Shortly after the media announcement on May 28, sharing the discovery at the Kamloops Residential School site I found myself in conversation with a couple in my region. While expressing sadness as a grandfather and father at the news my friend made the comment, one I’ve heard on many occasions, that “I’ve heard that Residential schools were not all bad”. There is a possibility you’ve heard it too as it relates to residential schools it is even possible that you’ve heard it directly to your ears from a former residential school student.
To be clear, it is vital to honour the opinion of each residential school student, that is their lived experience. Personally, as a descendent of settlers to this land, as a non-First Nations, Métis, and Inuit citizen of Canada it is important to acknowledge that whatever good may have come the price was too high. The intent, indeed the unequivocally stated intent, of the Government of Canada and those who ran the schools was to destroy families and the culture of the Indigenous people of Canada.
In “A Knock on the Door” (Craft, 2016) we read, “Canada’s first prime minister, Sir John A. Macdonald, told the House of Commons in 1883: When the school is on the reserve the child lives with its parents, who are savages; he is surrounded by savages, and though he may learn to read and write his habits, and training and mode of thought are Indian. He is simply a savage who can read and write. It has been strongly pressed on myself, as the head of the Department, that Indian children should be withdrawn as much as possible from the parental influence, and the only way to do that would be to put them in central training industrial schools where they will acquire the habits and modes of thought of white men.”
In 1920 Deputy Minister of Indian Affairs doubled down on this intent when he stated, “our object is to continue until there is not a single Indian in Canada that has not been absorbed into the body politic.” (Craft, 2016). Wiping out the culture, was the government objective and for at least some of those supervising the Residential School operations across the country the stated goal as phrased by Bishop Vital Grandin in 1875 was, “We instil in them a pronounced distaste for the native life so that they will be humiliated when reminded of their origin. When they graduate from our institutions, the children have lost everything Native except their blood.”
I openly acknowledge that I yet do not have the level of understanding of all that occurred from the first contacts, north, south, east and west across this land to the present day. I believe firmly in the adage that the more I know, the more I know I need to know more. I do believe, particularly when I close my eyes and capture an image of any of my children or grandchildren in my mind and imagine a knock on my door as officials come to take that child away, that this was “all bad”. Residential Schools as established Canada was bad from the start, bad to the end. Anything even remotely good or praiseworthy in the Residential school setting could have been accomplished in a manner that supported and empowered a people, their culture, and traditions. All affected by Residential schools needed the public, all the citizens of the land who knew, to say no to the government, to say no to all the organizations and individuals who suggested this was best for Canada and best for the Indigenous people of the land.

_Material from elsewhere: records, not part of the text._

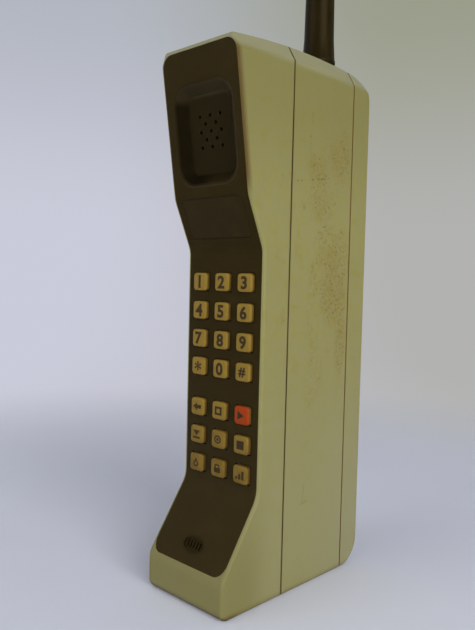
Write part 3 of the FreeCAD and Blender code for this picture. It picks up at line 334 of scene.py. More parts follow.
class ShellLook(bpy.types.PropertyGroup):
    """Colours of the yellowed shell."""

    colour: FloatVectorProperty(
        name="Shell colour", description="Sun-yellowed plastic", subtype="COLOR", size=3,
        default=(0.250, 0.224, 0.070), min=0, max=1,
    )
    # Painted light: a paler colour for the top, which faces up to the lamps
    pale: FloatVectorProperty(
        name="Lit top colour", description="Painted light on the top", subtype="COLOR", size=3,
        default=(0.262, 0.254, 0.140), min=0, max=1,
    )
    stain: FloatVectorProperty(
        name="Stain colour", description="Amber film left on the side", subtype="COLOR", size=3,
        default=(0.205, 0.150, 0.032), min=0, max=1,
    )
    residue: FloatVectorProperty(
        name="Residue colour", description="Brown specks in the film", subtype="COLOR", size=3,
        default=(0.095, 0.068, 0.018), min=0, max=1,
    )
    grime: FloatVectorProperty(
        name="Grime colour", description="Dirt in the scratches", subtype="COLOR", size=3,
        default=(0.040, 0.027, 0.009), min=0, max=1,
    )
    faded: FloatVectorProperty(
        name="Faded colour", description="Less yellowed plastic low down", subtype="COLOR", size=3,
        default=(0.262, 0.246, 0.122), min=0, max=1,
    )
    # Painted shade: brown for the ear's shaded front rim and for the contact shadow at the foot
    edge_shade: FloatVectorProperty(
        name="Edge shade colour", description="Painted shade on the ear's edge and the foot", subtype="COLOR", size=3,
        default=(0.100, 0.062, 0.008), min=0, max=1,
    )
    front_seam: FloatVectorProperty(
        name="Front seam colour", description="Dirt in the front seam", subtype="COLOR", size=3,
        default=(0.075, 0.046, 0.012), min=0, max=1,
    )
    rear_seam: FloatVectorProperty(
        name="Rear seam colour", description="Browned plastic at the rear seam", subtype="COLOR", size=3,
        default=(0.20, 0.11, 0.035), min=0, max=1,
    )
    ear_slope: FloatProperty(
        name="Ear slope", description="How the ear section leans forward", default=0.1512,
    )
    ear_offset: FloatProperty(
        name="Ear offset", description="Places the ear section's front, in millimetres", default=9.35,
    )
    grain: FloatProperty(
        name="Grain", description="Size of the moulded texture, in millimetres", default=0.55, min=0.1,
    )


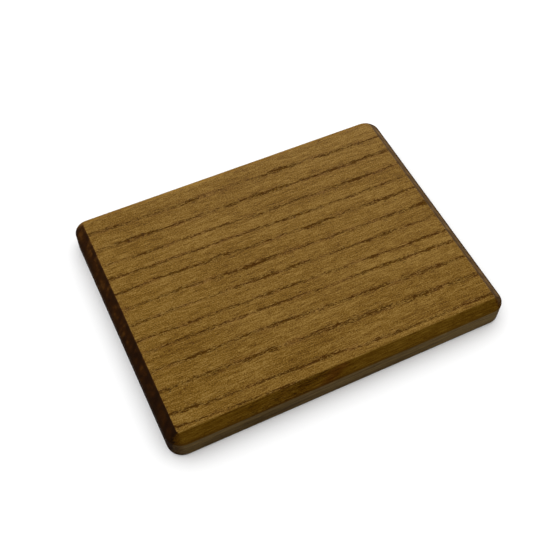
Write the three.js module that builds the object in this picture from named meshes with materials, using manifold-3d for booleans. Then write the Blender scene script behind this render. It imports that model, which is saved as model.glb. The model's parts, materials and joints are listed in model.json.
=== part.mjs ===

This failure to catch the stones cast by those bent on destroying a culture and a people is our collective failure. It is a legacy for which we must apologize and work to redeem. It hurts the heart but embrace every opportunity to know more. Knowledge is the path to a better nation for everyone. There are excellent books and resources to help gain that vital knowledge. One place to start, a collection of quick reads with links to dive deeper can be found here https://bit.ly/3g2QzwW . We must also remember that we should be vigilant, that as citizens of our nation and citizens of mankind across this planet we should have our eyes open to ensure we catch the stones of racism and oppression cast today. It’s not enough to not throw stones, the anti-racist step is to catch those stones cast by others. I find myself pondering this point when I think, I’m positive I would have stepped up and said, “This is wrong” had I been alive when Residential schools were championed. Did I catch stones, stand up and say no today?
Craft, A. (2016). A knock on the door: The essential history of residential schools from the Truth and Reconciliation Commission of Canada. Winnipeg, Manitoba: University of Manitoba Press.